Mi sangre acarrea letras
dentro de mi cuerpo.
Ando una sensación extraña
en la cabeza,
una sensación de olas reventando,
de presa contenida,
de túnel de viento.
A través de varios días
todo es más bello de repente,
cada calle y cada cara son bellas,
hasta los botes de basura son bellos.
Siento que soy un bosque
que hay ríos dentro de mí,
montañas,
aire fresco, ralito
y me parece que voy a estornudar flores
y que, si abro la boca,
provocaré un huracán con todo el viento
que tengo contenido en los pulmones.
Me va persiguiendo el presentimiento
del poema próximo a nacer,
naciendo como ahora,
brotando una primavera
en mis manos.
El sandinismo en el poder, revival caricaturesco de aquel movimiento popular de finales de la década de los setenta que derribó la dictadura de Anastasio Somoza en Nicaragua, es hoy un régimen neocaudillista que, bajo el barniz devaluado de la retórica populista, no hace demasiado por ocultar su raíz autoritaria.

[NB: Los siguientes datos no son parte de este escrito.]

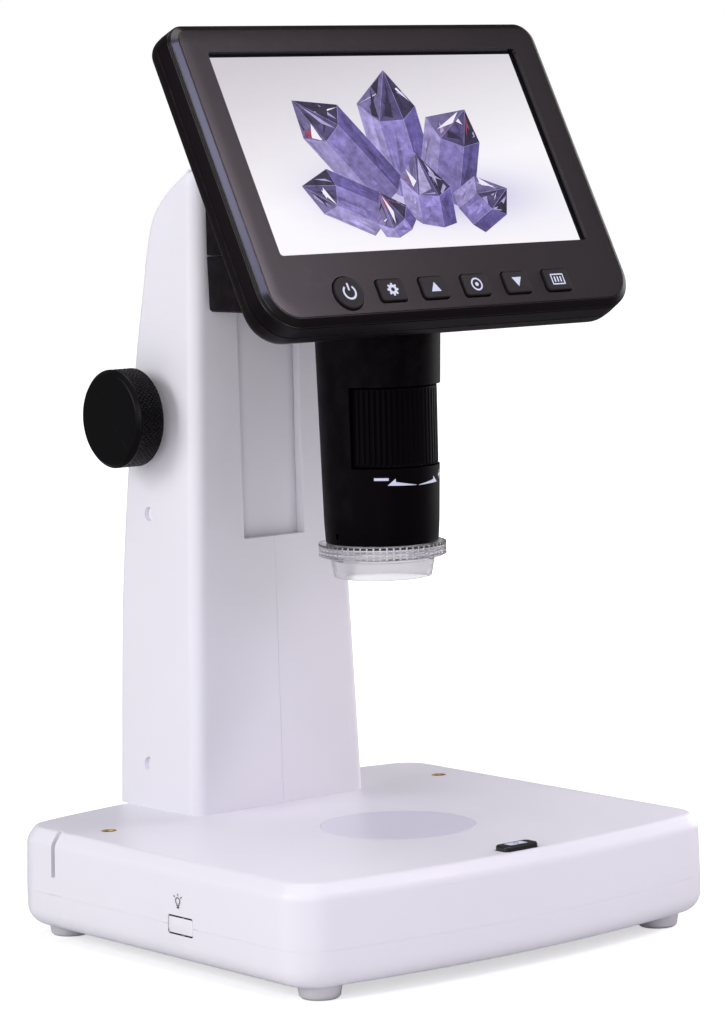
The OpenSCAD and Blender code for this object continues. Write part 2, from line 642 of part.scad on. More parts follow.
module hinge_pin() color("silver") translate([0, hinge_y, hinge_z])
  along_x(-lug_x[1]) disc(pin_r, 0, 2*lug_x[1], 48);

// ---- lens barrel ----
module barrel() color("black") on_axis() difference() {
  translate([0, 0, barrel_z])
    cylinder(r1 = barrel_r0, r2 = barrel_r1, h = head_z[0] - barrel_z - gap, $fn = 96);
  disc(bore_r, barrel_z - 1, head_z[0] + 1, 96);
  // pocket and window for the magnification wheel
  translate([0, -wheel_off, 0]) disc(wheel_r + 0.35, wheel_z[0] - 0.35, wheel_z[1] + 0.35, 96);
  intersection() {
    disc(30, wheel_z[0] - 0.35, wheel_z[1] + 0.35, 32);
    translate([0, 0, wheel_z[0] - 0.35]) linear_extrude(wheel_z[1] - wheel_z[0] + 0.7)
      polygon([[0, 0], 40*[-sin(window_deg), -cos(window_deg)], 60*[-sin(window_deg/2), -cos(window_deg/2)],
        60*[sin(window_deg/2), -cos(window_deg/2)], 40*[sin(window_deg), -cos(window_deg)]]);
  }
  for (a = barrel_screw_a) rotate(a) translate([15.2, 0, 0]) disc(0.95, head_z[0] - 12, head_z[0] + 1, 24);
  translate([0, 0, set_z]) along_x(-25) disc(1.02, 0, 50, 24);
}

module barrel_screws() color("silver") on_axis() for (a = barrel_screw_a) rotate(a)
  translate([15.2, 0, head_z[0] + wall + 1.6]) screw(1.9, 1.6, 0.9, 13);

module set_screws() color("silver") translate([0, axis_y, set_z]) both_sides() difference() {
  along_x(bore_r + 0.2) disc(1, 0, 2.1, 24);
  along_x(bore_r + 1.6) disc(0.5, 0, 2, 6);
}

rib_n = 60;
rib_h = 0.35;

module zoom_wheel() color("black") translate([0, wheel_y, 0]) difference() {
  translate([0, 0, wheel_z[0]]) linear_extrude(wheel_z[1] - wheel_z[0]) polygon([for (i = [0:rib_n - 1])
    each [for (q = [[0, 0], [0.5, 0], [0.62, 1], [0.88, 1]]) (wheel_r - rib_h*q[1])
      *[cos((i + q[0])*360/rib_n), sin((i + q[0])*360/rib_n)]]]);
  disc(11.8, wheel_z[0] - 1, wheel_z[1] + 1, 96);
}

module optics_tube() color("dimgray") on_axis() difference() {
  union() {
    disc(tube_r, barrel_z + 5.8, head_z[0] + 6.1, 64);
    disc(bore_r - gap, barrel_z + 8, barrel_z + 10, 96);
    disc(bore_r - gap, wheel_z[1] + 3, wheel_z[1] + 5, 96);
  }
  disc(tube_in, barrel_z + 10, head_z[0] + 7, 64);
  disc(5.6, barrel_z, barrel_z + 20, 64);
  disc(7.5 + gap/2, barrel_z + 8.5, barrel_z + 11, 64);
  translate([-1.1, 8, wheel_z[0] + 0.5]) cube([2.2, 4, wheel_z[1] - wheel_z[0] - 1]);
}

// Lens with two rounded faces, edge radius r, rim h, bulge b at each face
module lens(r, h, b) {
  s = (r*r + b*b)/(2*b);
  intersection() {
    disc(r, -h/2 - b, h/2 + b, 64);
    translate([0, 0, s - h/2 - b]) sphere(s, $fn = 240);
    translate([0, 0, h/2 + b - s]) sphere(s, $fn = 240);
  }
}

module objective_lens() color("lightcyan") translate([0, axis_y, barrel_z + 9.3]) lens(7.5, 1, 0.6);

module lens_carrier() color("gray") on_axis() difference() {
  union() {
    disc(tube_in - 0.05, wheel_z[0] + 6, wheel_z[0] + 16, 64);
    translate([-1, 7, wheel_z[0] + 10]) cube([2, 2.6, 3]);
  }
  disc(6, wheel_z[0], wheel_z[0] + 30, 64);
  disc(7 + gap/2, wheel_z[0] + 9.5, wheel_z[0] + 30, 64);
}

module zoom_lens() color("lightcyan") translate([0, axis_y, wheel_z[0] + 10.7]) lens(7, 2, 0.6);

// Board with the image sensor soldered to its underside
module sensor_board() color("green") on_axis() difference() {
  union() {
    slab([26, 20], 1, head_z[0] + 6.1, head_z[0] + 7.7);
    slab([7, 7], 0.3, head_z[0] + 4.9, head_z[0] + 6.1 + eps);
  }
  for (x = [-10.8, 10.8], y = [-7.8, 7.8]) translate([x, y, 0]) disc(1, 150, 250, 24);
}

module ring_light_board() color("white") on_axis()
  ring(bore_r - 0.1, 6, barrel_z + 4.6, barrel_z + 5.8, 96);

module ring_leds() color("khaki") on_axis() for (a = [22.5:45:360]) rotate(a) translate([9.3, 0, 0]) {
  disc(1.5, barrel_z + 3.2, barrel_z + 4.55, 32);
  translate([0, 0, barrel_z + 3.2 + eps]) intersection() {
    sphere(1.5, $fn = 32);
    disc(2, -2, 0, 32);
  }
}

// ---- clear hood ----
module clear_hood() color("lightblue") on_axis() difference() {
  rotate_extrude($fn = 120) polygon([
    [11.8, hood_z[1] - 0.6], [bore_r - 0.9, hood_z[1] + 0.9], [bore_r - 0.9, barrel_z + 3.4],
    [bore_r - 0.05, barrel_z + 3.4], [bore_r - 0.05, hood_z[2]], [hood_r - 0.4, hood_z[2]],
    [hood_r, hood_z[2] - 0.4], [hood_r - 0.5, hood_z[1] + 0.5], [hood_r - 0.9, hood_z[1]],
    [15.1, hood_z[1]], [14, hood_z[0]], [12.9, hood_z[0]], [13.7, hood_z[1] - 0.6]]);
  for (a = [0:6:354]) rotate(a) translate([hood_r - 0.35, -0.3, hood_z[1] + 0.3])
    cube([2, 0.6, hood_z[2] - hood_z[1] - 0.9]);
}

// ---- screen ----
module screen_front_shell() color("black") on_screen() difference() {
  loft([[disp_seam + 0.1, disp_inset(-0.4)], [0, disp_inset(0)], [face - 0.01, disp_inset(bevel)]]);
  // inside, less the screw posts and the pins of the key board
  difference() {
    translate([0, disp_mid, 0]) slab([disp_w - 2*wall, disp_h - 2*wall], disp_r[0] - wall, disp_seam - 1, 0);
    for (p = disp_post) translate(p) disc(2.6, disp_seam, 0.2, 32);
    for (x = [-48, 48]) translate([x, key_board_v, 0]) {
      disc(2.2, -4.25, 0.2, 32);
      disc(0.95, -5.3, 0, 24);
    }
  }
  slab([view_w, view_h], 1, -1, face + 1);
  for (i = [0:5]) key_at(i) {
    if (i == 0) disc(power_r + key_gap, -1, face + 1, 64);
    else slab([key_size[0] + 2*key_gap, key_size[1] + 2*key_gap], 1.4, -1, face + 1);
  }
  for (p = disp_post) translate(p) disc(1.05, -8, -0.5, 24);
}

power_r = 4.9;

module key_at(i) { translate([(i - 2.5)*key_step, key_v, 0]) children(); }

// Inset of the housing's lower and upper edges at depth d behind the seam
function end_inset(d) = end_round - 0.4
  - sqrt(pow(end_round, 2) - pow(max(0, d + end_round - back_round), 2));

module screen_back_shell() color("black") on_screen() difference() {
  union() {
    difference() {
      loft([for (a = [0, 20, 40, 60, 75, 90]) [disp_seam - 0.01 - back_round*sin(a) + (a < 90 ? 0 : 0.01),
        disp_outline((back_round + 0.4)*(1 - cos(a)) - 0.4, end_inset(back_round*sin(a)))]]);
      // inside, less the screw posts and the posts of the main board
      difference() {
        loft([[disp_seam + 1, disp_inset(wall)], [disp_seam - 2.5, disp_inset(wall + 0.6)],
              [disp_back + wall, disp_inset(back_round - 0.5)]]);
        for (p = disp_post) translate(p) disc(3, disp_back, disp_seam + 2, 32);
        for (x = board_hole[0], y = board_hole[1]) translate([x, y, 0])
          disc(2.4, disp_back, board_n - 0.03, 32);
      }
    }
    // lugs of the tilt hinge
    translate([0, hinge_v, hinge_n]) both_sides() {
      along_x(lug_x[0]) disc(hinge_r, 0, lug_x[1] - lug_x[0], 48);
      translate([lug_x[0], -hinge_r, 0]) cube([lug_x[1] - lug_x[0], 2*hinge_r, disp_back - hinge_n + 0.5]);
    }
  }
  for (p = disp_post) translate(p) {
    disc(1.25, disp_back - 1, 0, 24);
    disc(2.2, disp_back - 1, disp_back + 4.6, 32);
  }
  translate([0, hinge_v, hinge_n]) along_x(-30) disc(pin_r + 0.05, 0, 60, 48);
  // openings for the ports on the right edge
  for (p = port_at) translate([disp_w/2, p[0], board_n - p[2]/2])
    cube([16, p[1] + 0.8, p[2] + 0.8], center = true);
}

board_n = -7.6;                      // back of the main board
board_hole = [[-44, 54], [-22, 24]];
key_board_v = -43.6;
port_at = [[16, 9, 3.2], [0, 12, 2.2]];   // up the slope, width, height

module screen_screws() color("silver") on_screen() for (p = disp_post)
  translate([p[0], p[1], disp_back + 3.1]) rotate([180, 0, 0]) screw(2, 1.5, 1, 9.2);

module lcd_glass() color("lavender") on_screen() slab([115, 66], 0.8, -1.2, -0.02);

module lcd_frame() color("silver") on_screen() difference() {
  slab([117, 68], 1.2, -4.2, -0.06);
  slab([115 + 2*gap, 66 + 2*gap], 0.8, -1.24, 1);
}

// Board with a push switch under each key
module key_board() color("green") on_screen() {
  difference() {
    translate([0, key_board_v, 0]) slab([104, 9.2], 1, -5.4, -4.3);
    for (x = [-48, 48]) translate([x, key_board_v, 0]) disc(1, -8, 0, 24);
  }
  for (i = [0:5]) key_at(i) disc(1.5, -4.3 - eps, -4.05, 24);
}

module main_board() color("green") on_screen() difference() {
  translate([5, 1, 0]) slab([108, 56], 1.5, board_n, board_n + 1.6);
  for (x = board_hole[0], y = board_hole[1]) translate([x, y, 0]) disc(1.3, -9, 0, 24);
}

module side_ports() color("silver") on_screen() for (p = port_at)
  translate([61, p[0], board_n - p[2]/2]) difference() {
    cube([9, p[1], p[2]], center = true);
    translate([1.2, 0, 0]) cube([9, p[1] - 0.8, p[2] - 0.8], center = true);
  }

module battery_pack() color("steelblue") on_screen()
  translate([-8, 0, 0]) slab([62, 38], 2, disp_back + wall + 0.4, board_n - gap);

// Key: cap through the face, collar behind it, stem down to its switch
module key_cap(i) color("black") on_screen() key_at(i) {
  if (i == 0) disc(power_r, -0.5, face + key_rise, 64);
  else slab(key_size, 1.1, -0.5, face + key_rise);
  slab(key_size + [0.6, 0.3], 1, -1.3, -0.5 + eps);
  disc(1.3, -3.6, -1.3 + eps, 24);
}

module key_power() key_cap(0);
module key_settings() key_cap(1);
module key_up() key_cap(2);
module key_confirm() key_cap(3);
module key_down() key_cap(4);
module key_mode() key_cap(5);

base_upper_shell();
base_lower_shell();
feet();
base_screws();
ballast_plate();
stage_disc();
stage_light_board();
clip_sockets();
base_board();
power_jack();
light_button();
light_rocker();
light_switches();
column_left_shell();
column_right_shell();
column_screws();
column_plugs();
column_foot_screws();
guide_rods();
rod_blocks();
shaft_bushings();
focus_shaft();
pinion();
knob_left();
knob_right();
carriage();
rack();
slot_cover();
arm_screws();
head_lower_housing();
head_upper_housing();
head_screws();
hinge_pin();
barrel();
barrel_screws();
set_screws();
zoom_wheel();
optics_tube();
objective_lens();
lens_carrier();
zoom_lens();
sensor_board();
ring_light_board();
ring_leds();
clear_hood();
screen_front_shell();
screen_back_shell();
screen_screws();
lcd_glass();
lcd_frame();
key_board();
main_board();
side_ports();
battery_pack();
key_power();
key_settings();
key_up();
key_confirm();
key_down();
key_mode();
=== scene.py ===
"""Looks of a digital microscope with a tilting screen.

Sizes are in millimetres, +X to the user's right, -Y towards the user, +Z up, and become metres
where a mesh is made. Every new piece is a surface on a grid of two parameters, or a profile
carried along a path, at its real place.
"""
import math

import bpy
import numpy as np
from mathutils import Matrix, Vector


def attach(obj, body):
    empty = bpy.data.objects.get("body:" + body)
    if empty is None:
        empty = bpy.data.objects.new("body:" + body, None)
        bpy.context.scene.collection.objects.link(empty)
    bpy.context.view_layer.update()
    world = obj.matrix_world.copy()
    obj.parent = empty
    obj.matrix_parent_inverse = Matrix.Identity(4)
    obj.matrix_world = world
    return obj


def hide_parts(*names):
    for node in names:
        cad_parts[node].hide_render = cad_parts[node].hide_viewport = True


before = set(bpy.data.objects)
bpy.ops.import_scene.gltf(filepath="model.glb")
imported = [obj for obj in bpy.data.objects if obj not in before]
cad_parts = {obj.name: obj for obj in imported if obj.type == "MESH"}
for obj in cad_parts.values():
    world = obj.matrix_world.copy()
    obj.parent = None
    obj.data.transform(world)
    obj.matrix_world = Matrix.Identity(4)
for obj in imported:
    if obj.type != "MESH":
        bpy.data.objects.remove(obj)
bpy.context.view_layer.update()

MM = 0.001
TURN = 2 * math.pi

# ---- sizes
BASE_W, BASE_D, BASE_TOP, SEAM_Z, FOOT_H, WALL = 154.0, 150.0, 33.0, 15.0, 4.0, 2.4
CORNER_R, FRONT_R, REAR_R = 12.5, 380.0, 320.0
RIM_W, RIM_H, BASE_ROUND = 3.0, 3.5, 6.0
AXIS_Y = -13.0
STAGE_R, STAGE_Y = 22.4, AXIS_Y - 4.0
CLIP_X, CLIP_Y, CLIP_R, CLIP_DEEP, SOCKET_R = 62.8, 37.8, 1.6, 9.0, 2.25
LEFT = -BASE_W / 2
BUTTON_W, BUTTON_D, BUTTON_Y = 12.0, 5.4, -(BASE_D / 2 - 7)
ROCKER_L, ROCKER_H, ROCKER_Y = 10.6, 4.8, -14.3
JACK_X = 40.0
JACK_Y = BASE_D / 2 - REAR_R + math.sqrt(REAR_R**2 - JACK_X**2)
SLIT_W, SLIT_Y, SLIT_Z = 1.8, 46.5, 20.0
COL_W, COL_WALL, SLOT_W, SLOT_Z, INNER_FRONT = 32.5, 2.6, 11.4, 113.0, 40.3
SHAFT_Y, SHAFT_Z, KNOB_X, KNOB_R, KNOB_W, SHAFT_R = 59.4, 149.5, 32.8, 14.5, 9.8, 2.5
PLUG_R, BUSH_R = 2.1, 4.6
TOP_ROUND_Z, TOP_ROUND_H, TOP_ROUND_IN = 217.5, 4.5, 2.4
BARREL_Z, BARREL_TOP, BARREL_R0, BARREL_R1, BORE_R = 115.0, 180.5, 16.4, 18.1, 13.2
WHEEL_Z0, WHEEL_Z1, WHEEL_R, WHEEL_Y = 137.4, 159.8, 15.2, AXIS_Y - 2.1
WINDOW_DEG, WINDOW_GAP = 69.0, 0.35
HOOD_R, HOOD_Z = 18.3, (105.0, 110.6, BARREL_Z - 0.2)
RING_Z, PAD_Z = 111.05, (114.5, 113.45, 112.42, 111.5)
SCREEN_Y, SCREEN_Z, TILT = -24.6, 226.1, math.radians(28.46)
DISP_W, DISP_H, DISP_TOP, DISP_R = 134.0, 93.0, 40.6, (11.0, 6.0)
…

Quienes como Ernesto Cardenal o Gioconda Belli pusieron entonces su pluma (y algo más) al servicio de la revolución, pasan ahora a los ojos de los partidarios de Daniel Ortega por ser los críticos más impíos. Pero este post es sobre Gioconda Belli y no sobre necrosis revolucionaria de su país.

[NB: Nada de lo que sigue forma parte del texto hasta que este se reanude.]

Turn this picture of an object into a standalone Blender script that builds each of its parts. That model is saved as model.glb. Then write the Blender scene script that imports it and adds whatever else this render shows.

Belli es, creo que sobre esto no hay mucha discusión, una de las grandes poetisas de la segunda mitad del siglo XX en Latinoamérica. «Trasgrediendo las ancestrales programaciones», como dice uno de sus versos, Gioconda ha ido tejiendo un -como suele decirse- universo poético personalísimo y combativo.
La clave de su poesía es la felicidad -«creo que mi poesía nace de la felicidad»- y una voluntad de ánimo espontánea y fértil. Cualidades misteriosas que nunca sobran y que casi siempre faltan.